**Exercise**
Reproduce, please, only the lines from the first line below to the line containing "radius, steps, stretches).", inclusive.

**Dataset excerpt**

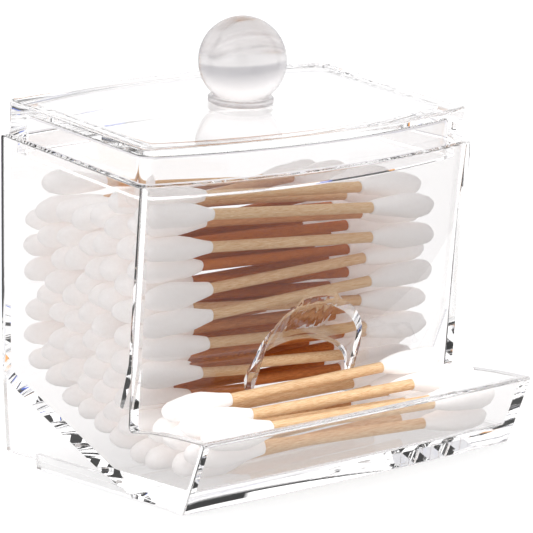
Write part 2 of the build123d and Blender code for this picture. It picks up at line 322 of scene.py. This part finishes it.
# %% Sizes of the holder, in millimetres
box_width = 86.0
box_depth = 50.2
rim_height = 62.0
wall_bow = 5.4
wall_thick = 2.4
knee_thick = 2.2
hem_thick = 1.1
lean = math.radians(7.4)
front_edge_reach = 42.7
knee_height = 25.0
hem_height = 15.2
hem_setback = 3.6
wall_draft_share = 0.048
floor_thick = 5.0
slope_thick = 3.2
slope = math.radians(22.2)
slope_start = 20.65
skirt_clear = 2.1
skirt_clear_front = 24.0
foot_back = 53.0
foot_inset = 1.0
foot_width = 2.4
tray_reach = 8.0
tray_height = 15.5
tray_wall = 2.3
tray_bow_low = 1.3
tray_bow_high = 0.8
middle_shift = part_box("holder")[0].y / mm + tray_reach + tray_bow_high


def standing(x, y, z):
    """A point given from the foot of the tray's front, in metres of the frame."""
    return Vector((x, y + middle_shift, z)) * mm


def table_point(y, z):
    """A point of the box, given square to its rim, as the box leans."""
    back = y + front_edge_reach
    return back * math.cos(lean) - z * math.sin(lean), back * math.sin(lean) + z * math.cos(lean)


def leaning(x, y, z):
    return standing(x, *table_point(y, z))


# %% Helpers: rounded corners, and a solid through rings of points
def spread(low, high, steps):
    return [low + (high - low) * i / steps for i in range(steps + 1)]


def corner_arc(before, here, after, radius, steps):
    """Points round one corner of an outline; a radius of 0 keeps it a point."""
    here = Vector(here)
    if radius == 0:
        return [tuple(here)]
    back = (Vector(before) - here).normalized()
    ahead = (Vector(after) - here).normalized()
    opening = back.angle(ahead)
    centre = here + (back + ahead).normalized() * radius / math.sin(opening / 2)
    reach = radius / math.tan(opening / 2)
    first = (here + back * reach - centre).normalized()
    last = (here + ahead * reach - centre).normalized()
    side = (last - last.dot(first) * first).normalized()
    turns = spread(0, math.pi - opening, steps)
    return [tuple(centre + (first * math.cos(t) + side * math.sin(t)) * radius) for t in turns]


def rounded(corners):
    """A closed outline from corners (y, z, radius, steps, stretches).

    The last number, where there is one, cuts the line to the next corner into
    that many stretches.
    """
    count = len(corners)
    arcs = []
    for i, (y, z, radius, steps, *_) in enumerate(corners):
        before, after = corners[i - 1][:2], corners[(i + 1) % count][:2]
        arcs.append(corner_arc(before, (y, z), after, radius, steps))
    outline = []
    for i, arc in enumerate(arcs):
        stretches = corners[i][4] if len(corners[i]) > 4 else 1
        start, end = np.array(arc[-1]), np.array(arcs[(i + 1) % count][0])
        outline += arc
        outline += [tuple(start + (end - start) * k / stretches) for k in range(1, stretches)]
    return outline


def loft(name, rings):
    """A closed solid through rings of points, with a flat cap on both ends."""
    count = len(rings[0])
    middle = (len(rings) - 1) / 2
    bpy.ops.object.select_all(action="DESELECT")
    bpy.ops.mesh.primitive_cylinder_add(vertices=count, radius=1, depth=middle * 2)
    solid = bpy.context.active_object
    solid.name = name
    heights = [i - middle for i in range(1, len(rings) - 1)]
    in_edit_mode(solid, *[
        lambda at=at: bpy.ops.mesh.bisect(plane_co=(0, 0, at), plane_no=(0, 0, 1))
        for at in heights
    ])
    for v in solid.data.vertices:
        spot = round(math.atan2(v.co.x, v.co.y) / (2 * math.pi) * count) % count
        v.co = rings[round(v.co.z + middle)][spot]
    in_edit_mode(solid, lambda: bpy.ops.mesh.normals_make_consistent(inside=False))
    return solid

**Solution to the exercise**
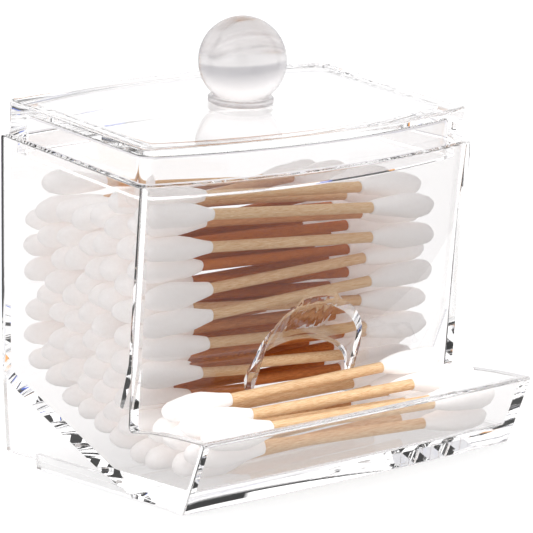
Write part 2 of the build123d and Blender code for this picture. It picks up at line 322 of scene.py. This part finishes it.
# %% Sizes of the holder, in millimetres
box_width = 86.0
box_depth = 50.2
rim_height = 62.0
wall_bow = 5.4
wall_thick = 2.4
knee_thick = 2.2
hem_thick = 1.1
lean = math.radians(7.4)
front_edge_reach = 42.7
knee_height = 25.0
hem_height = 15.2
hem_setback = 3.6
wall_draft_share = 0.048
floor_thick = 5.0
slope_thick = 3.2
slope = math.radians(22.2)
slope_start = 20.65
skirt_clear = 2.1
skirt_clear_front = 24.0
foot_back = 53.0
foot_inset = 1.0
foot_width = 2.4
tray_reach = 8.0
tray_height = 15.5
tray_wall = 2.3
tray_bow_low = 1.3
tray_bow_high = 0.8
middle_shift = part_box("holder")[0].y / mm + tray_reach + tray_bow_high


def standing(x, y, z):
    """A point given from the foot of the tray's front, in metres of the frame."""
    return Vector((x, y + middle_shift, z)) * mm


def table_point(y, z):
    """A point of the box, given square to its rim, as the box leans."""
    back = y + front_edge_reach
    return back * math.cos(lean) - z * math.sin(lean), back * math.sin(lean) + z * math.cos(lean)


def leaning(x, y, z):
    return standing(x, *table_point(y, z))


# %% Helpers: rounded corners, and a solid through rings of points
def spread(low, high, steps):
    return [low + (high - low) * i / steps for i in range(steps + 1)]


def corner_arc(before, here, after, radius, steps):
    """Points round one corner of an outline; a radius of 0 keeps it a point."""
    here = Vector(here)
    if radius == 0:
        return [tuple(here)]
    back = (Vector(before) - here).normalized()
    ahead = (Vector(after) - here).normalized()
    opening = back.angle(ahead)
    centre = here + (back + ahead).normalized() * radius / math.sin(opening / 2)
    reach = radius / math.tan(opening / 2)
    first = (here + back * reach - centre).normalized()
    last = (here + ahead * reach - centre).normalized()
    side = (last - last.dot(first) * first).normalized()
    turns = spread(0, math.pi - opening, steps)
    return [tuple(centre + (first * math.cos(t) + side * math.sin(t)) * radius) for t in turns]


def rounded(corners):
    """A closed outline from corners (y, z, radius, steps, stretches).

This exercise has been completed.